* begin COLLECTED MATERIAL *
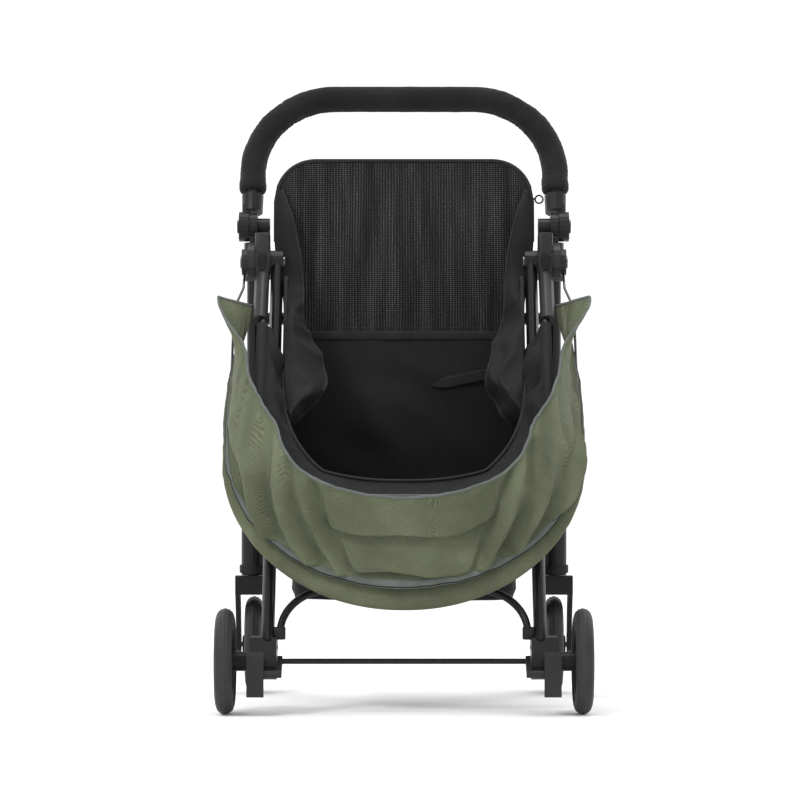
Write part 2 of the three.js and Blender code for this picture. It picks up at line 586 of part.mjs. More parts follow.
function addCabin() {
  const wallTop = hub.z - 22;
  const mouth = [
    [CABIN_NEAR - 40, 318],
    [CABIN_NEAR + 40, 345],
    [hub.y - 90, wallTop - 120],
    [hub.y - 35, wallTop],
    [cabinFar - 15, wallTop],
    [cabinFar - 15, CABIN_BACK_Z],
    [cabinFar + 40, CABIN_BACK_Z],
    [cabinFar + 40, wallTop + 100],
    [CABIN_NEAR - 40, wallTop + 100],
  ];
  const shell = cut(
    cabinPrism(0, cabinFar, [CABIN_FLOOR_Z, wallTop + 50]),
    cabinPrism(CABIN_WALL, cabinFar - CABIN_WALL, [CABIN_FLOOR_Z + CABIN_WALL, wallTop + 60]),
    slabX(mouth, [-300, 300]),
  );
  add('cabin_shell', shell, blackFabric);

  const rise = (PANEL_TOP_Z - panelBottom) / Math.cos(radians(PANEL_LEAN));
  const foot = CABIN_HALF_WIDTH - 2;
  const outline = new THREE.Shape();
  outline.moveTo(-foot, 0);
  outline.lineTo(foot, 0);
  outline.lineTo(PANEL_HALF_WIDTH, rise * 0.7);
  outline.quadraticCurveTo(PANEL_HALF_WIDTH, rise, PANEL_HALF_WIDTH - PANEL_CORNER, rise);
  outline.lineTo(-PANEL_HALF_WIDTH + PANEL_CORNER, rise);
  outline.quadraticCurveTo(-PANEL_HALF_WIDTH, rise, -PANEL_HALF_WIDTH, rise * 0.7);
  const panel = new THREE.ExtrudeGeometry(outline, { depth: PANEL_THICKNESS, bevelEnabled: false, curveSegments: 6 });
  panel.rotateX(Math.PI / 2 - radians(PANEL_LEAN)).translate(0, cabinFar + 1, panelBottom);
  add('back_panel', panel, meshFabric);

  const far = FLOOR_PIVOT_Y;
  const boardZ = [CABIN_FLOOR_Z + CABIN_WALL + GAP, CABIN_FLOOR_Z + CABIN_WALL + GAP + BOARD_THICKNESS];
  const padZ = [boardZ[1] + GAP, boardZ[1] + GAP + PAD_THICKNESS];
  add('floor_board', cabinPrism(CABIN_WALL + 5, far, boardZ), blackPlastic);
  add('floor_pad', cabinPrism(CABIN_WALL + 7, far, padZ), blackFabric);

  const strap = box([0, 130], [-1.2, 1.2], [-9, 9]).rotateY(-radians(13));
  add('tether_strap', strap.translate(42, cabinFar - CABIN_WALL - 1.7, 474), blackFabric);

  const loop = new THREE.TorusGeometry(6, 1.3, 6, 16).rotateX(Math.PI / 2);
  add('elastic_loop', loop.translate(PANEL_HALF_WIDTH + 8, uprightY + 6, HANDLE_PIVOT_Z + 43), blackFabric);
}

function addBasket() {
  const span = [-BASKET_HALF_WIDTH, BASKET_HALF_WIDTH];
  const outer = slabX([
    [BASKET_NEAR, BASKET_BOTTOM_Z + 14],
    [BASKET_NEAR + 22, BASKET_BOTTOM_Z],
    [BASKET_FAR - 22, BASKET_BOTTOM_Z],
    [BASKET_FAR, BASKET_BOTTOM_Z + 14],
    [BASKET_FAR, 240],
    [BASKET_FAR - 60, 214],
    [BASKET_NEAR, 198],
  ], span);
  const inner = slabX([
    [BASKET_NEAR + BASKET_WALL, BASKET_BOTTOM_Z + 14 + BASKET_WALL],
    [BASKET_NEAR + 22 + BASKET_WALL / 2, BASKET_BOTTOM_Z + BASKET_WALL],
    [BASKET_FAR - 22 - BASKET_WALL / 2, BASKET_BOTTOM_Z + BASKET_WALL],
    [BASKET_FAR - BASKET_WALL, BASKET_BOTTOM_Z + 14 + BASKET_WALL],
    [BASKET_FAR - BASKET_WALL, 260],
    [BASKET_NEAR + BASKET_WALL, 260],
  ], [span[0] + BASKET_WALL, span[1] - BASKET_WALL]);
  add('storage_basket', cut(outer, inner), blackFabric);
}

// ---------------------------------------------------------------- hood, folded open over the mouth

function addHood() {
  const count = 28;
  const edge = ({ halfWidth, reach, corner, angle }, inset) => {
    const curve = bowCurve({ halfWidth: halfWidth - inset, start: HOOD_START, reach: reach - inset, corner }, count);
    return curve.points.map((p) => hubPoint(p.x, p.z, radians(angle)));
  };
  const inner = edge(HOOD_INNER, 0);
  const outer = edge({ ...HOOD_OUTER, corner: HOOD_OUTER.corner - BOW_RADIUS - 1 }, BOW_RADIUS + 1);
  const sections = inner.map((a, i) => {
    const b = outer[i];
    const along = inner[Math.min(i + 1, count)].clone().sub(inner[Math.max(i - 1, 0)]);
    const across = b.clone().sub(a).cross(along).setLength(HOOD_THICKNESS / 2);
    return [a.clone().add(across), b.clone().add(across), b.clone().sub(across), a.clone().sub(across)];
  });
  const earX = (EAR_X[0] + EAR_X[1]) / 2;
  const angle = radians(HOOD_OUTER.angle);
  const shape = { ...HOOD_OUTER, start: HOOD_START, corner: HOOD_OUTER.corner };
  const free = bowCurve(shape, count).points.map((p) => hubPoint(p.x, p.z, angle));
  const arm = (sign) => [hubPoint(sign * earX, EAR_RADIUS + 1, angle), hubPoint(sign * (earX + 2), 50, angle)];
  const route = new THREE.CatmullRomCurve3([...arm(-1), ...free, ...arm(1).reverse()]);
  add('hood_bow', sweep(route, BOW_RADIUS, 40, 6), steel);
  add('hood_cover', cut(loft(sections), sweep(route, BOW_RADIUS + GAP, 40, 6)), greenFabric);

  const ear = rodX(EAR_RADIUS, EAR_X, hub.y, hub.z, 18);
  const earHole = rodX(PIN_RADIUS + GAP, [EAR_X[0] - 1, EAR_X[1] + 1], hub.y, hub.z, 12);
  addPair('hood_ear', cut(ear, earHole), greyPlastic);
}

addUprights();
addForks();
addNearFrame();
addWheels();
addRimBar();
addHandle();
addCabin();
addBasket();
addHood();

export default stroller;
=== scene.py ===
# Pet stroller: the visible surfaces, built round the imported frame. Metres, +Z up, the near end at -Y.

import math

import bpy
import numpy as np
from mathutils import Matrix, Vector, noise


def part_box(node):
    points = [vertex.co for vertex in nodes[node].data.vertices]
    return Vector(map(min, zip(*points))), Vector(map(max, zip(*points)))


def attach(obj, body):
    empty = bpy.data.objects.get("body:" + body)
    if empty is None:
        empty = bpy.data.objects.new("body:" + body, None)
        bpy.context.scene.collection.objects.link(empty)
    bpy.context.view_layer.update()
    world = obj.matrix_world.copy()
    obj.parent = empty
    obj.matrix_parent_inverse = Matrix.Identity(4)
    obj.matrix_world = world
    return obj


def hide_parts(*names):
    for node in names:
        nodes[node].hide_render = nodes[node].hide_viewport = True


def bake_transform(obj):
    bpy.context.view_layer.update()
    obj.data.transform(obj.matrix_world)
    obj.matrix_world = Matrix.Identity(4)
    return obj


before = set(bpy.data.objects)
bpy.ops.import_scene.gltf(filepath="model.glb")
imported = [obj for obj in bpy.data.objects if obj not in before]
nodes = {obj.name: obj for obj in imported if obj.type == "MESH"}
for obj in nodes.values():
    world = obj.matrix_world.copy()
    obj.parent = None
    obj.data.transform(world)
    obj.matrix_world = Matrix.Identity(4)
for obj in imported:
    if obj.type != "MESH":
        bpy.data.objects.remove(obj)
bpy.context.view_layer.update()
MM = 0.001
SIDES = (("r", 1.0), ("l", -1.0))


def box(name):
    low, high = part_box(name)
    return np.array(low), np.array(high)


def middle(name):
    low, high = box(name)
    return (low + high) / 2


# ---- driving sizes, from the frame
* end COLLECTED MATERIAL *
TASK TO COMPLETE:
Reproduce exactly the lines from the one containing "const ear = rodX(EAR_RADIUS, EAR_X, hub.y, hub.z, 18);" through the one containing "if empty is", inclusive, and nothing else.

COMPLETE ANSWER:
  const ear = rodX(EAR_RADIUS, EAR_X, hub.y, hub.z, 18);
  const earHole = rodX(PIN_RADIUS + GAP, [EAR_X[0] - 1, EAR_X[1] + 1], hub.y, hub.z, 12);
  addPair('hood_ear', cut(ear, earHole), greyPlastic);
}

addUprights();
addForks();
addNearFrame();
addWheels();
addRimBar();
addHandle();
addCabin();
addBasket();
addHood();

export default stroller;
=== scene.py ===
# Pet stroller: the visible surfaces, built round the imported frame. Metres, +Z up, the near end at -Y.

import math

import bpy
import numpy as np
from mathutils import Matrix, Vector, noise


def part_box(node):
    points = [vertex.co for vertex in nodes[node].data.vertices]
    return Vector(map(min, zip(*points))), Vector(map(max, zip(*points)))


def attach(obj, body):
    empty = bpy.data.objects.get("body:" + body)
    if empty is None:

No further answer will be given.